Frau mit glattem schulterlangem Haar, braunem Pulli und Brille guckt für Portraitfoto in die Kamera

Schulleiterin Daniela Gottschalk sieht in einem etwas späteren Schulbeginn fast ausschließlich Vorteile.

Bild: Radio Bremen | Alexander Schnackenburg

Bremens Ökumenisches Gymnasium experimentiert seit Beginn des Schuljahrs mit einem späteren Schulstart. Bis jetzt läuft das sehr gut, sagt Schulleiterin Daniela Gottschalk.

Die Herbstferien sind vorüber. Die Schule ruft. Nach zwei Wochen der Erholung müssen die Kinder und Jugendlichen in Bremen, Bremerhaven und umzu wieder früh aus dem Bett – zumindest die meisten.
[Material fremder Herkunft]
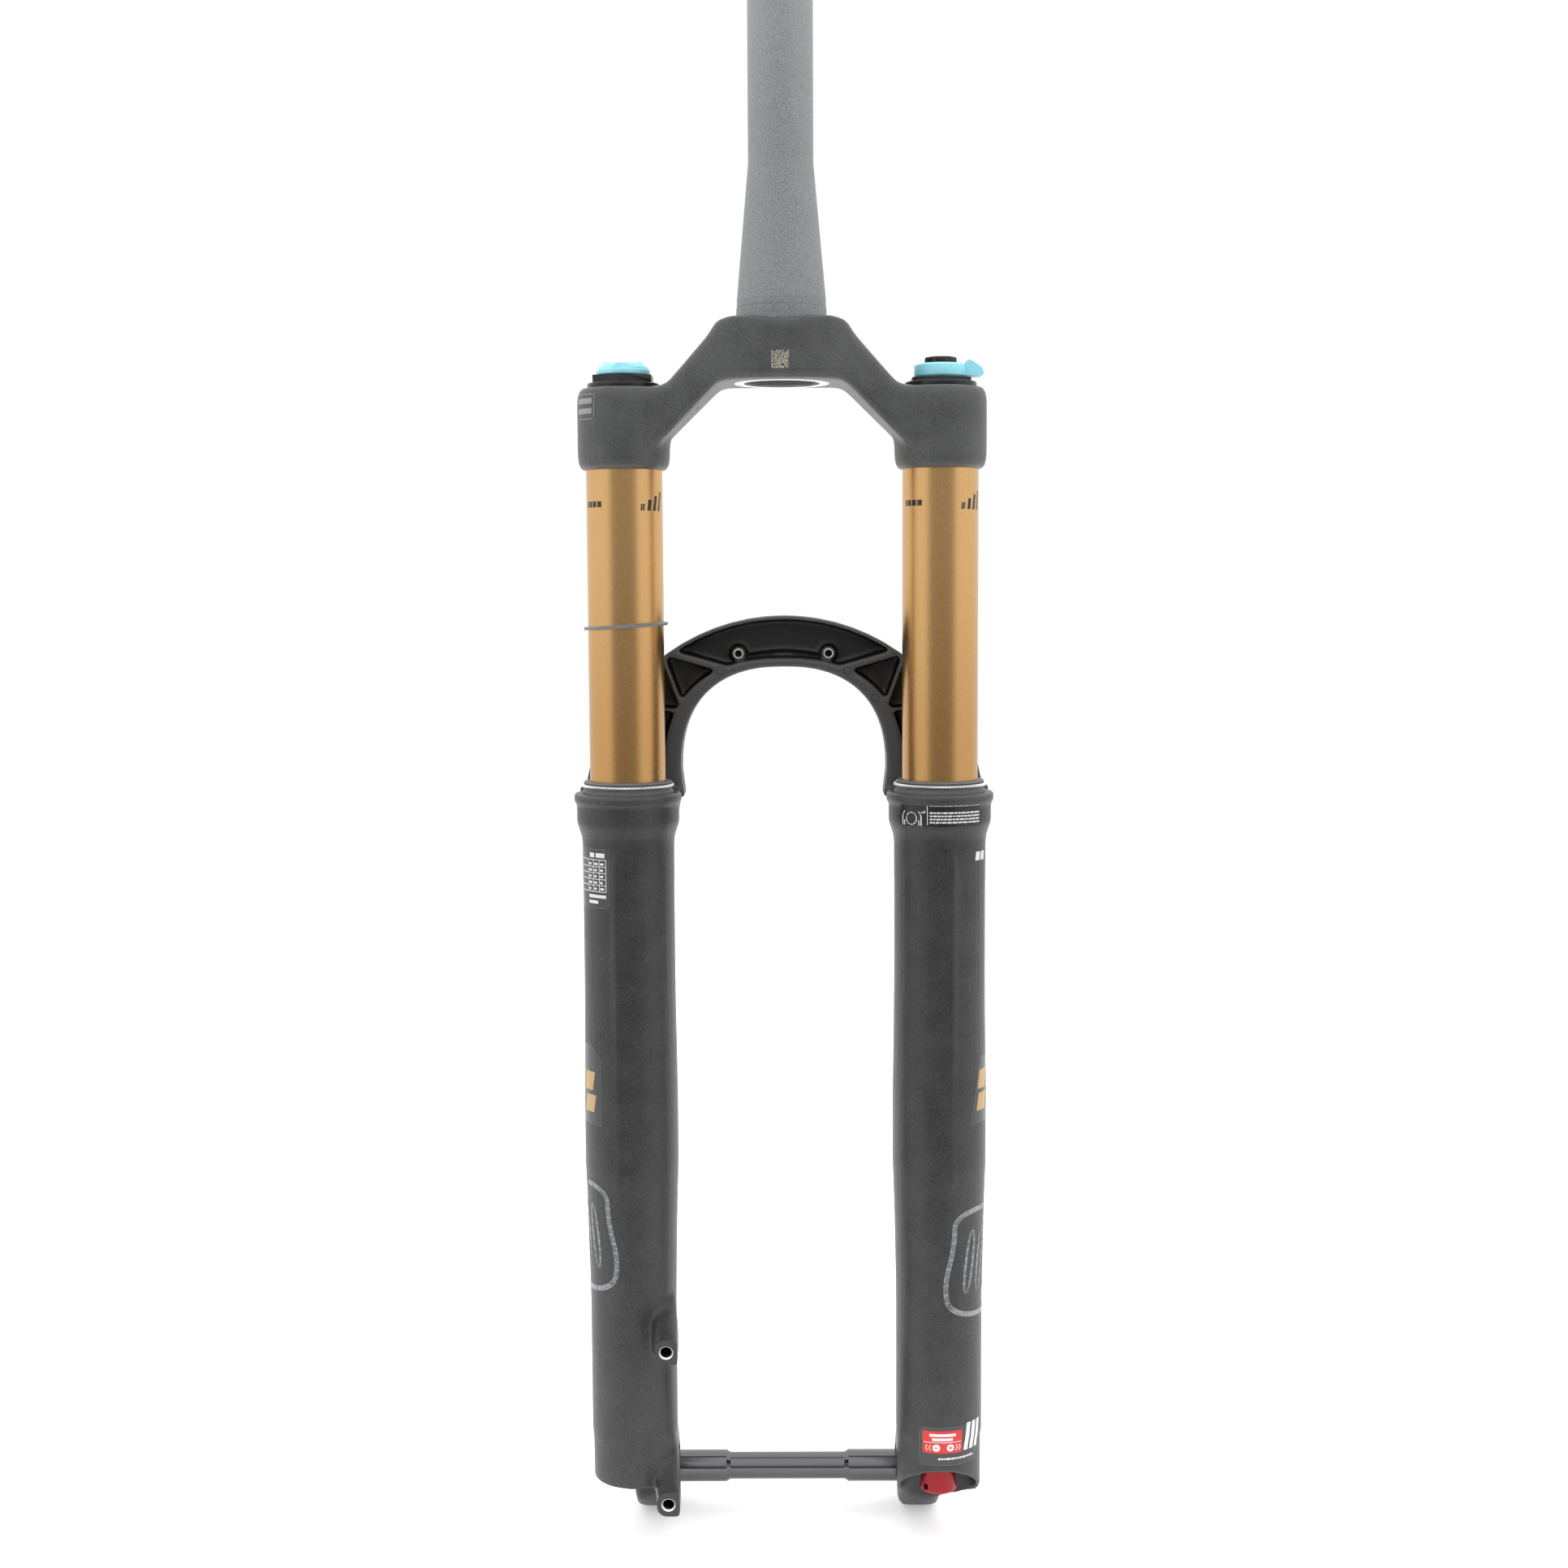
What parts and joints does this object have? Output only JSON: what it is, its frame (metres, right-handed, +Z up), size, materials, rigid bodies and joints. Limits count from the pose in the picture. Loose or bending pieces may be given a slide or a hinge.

Nicht ganz so hart wie andere trifft es die Schülerinnen und Schüler des Ökumenischen Gymnasiums (ÖG) in Oberneuland. Denn dort beginnt die Schule seit Beginn des Schuljahrs nicht mehr um 7.45 Uhr, sondern erst um 8.30 Uhr. Schulleiterin Daniela Gottschalk berichtet von den Erfahrungen, die das ÖG bislang damit gemacht hat.

Frau Gottschalk, wie ist es dazu gekommen, dass Sie den Schulstart ein wenig nach hinten verlegt haben?

Wir haben uns überlegt: Wie können wir Schule so gestalten, dass wir sagen können: So wollen wir in zehn oder in fünfzehn Jahren lernen oder lehren? Da wurde uns bewusst, dass sich an der Schule eine Menge ändern muss. Meist entsteht Schulentwicklung aus einer Notsituation heraus. Man denke an die Fortschritte bei der Digitalisierung infolge von Corona.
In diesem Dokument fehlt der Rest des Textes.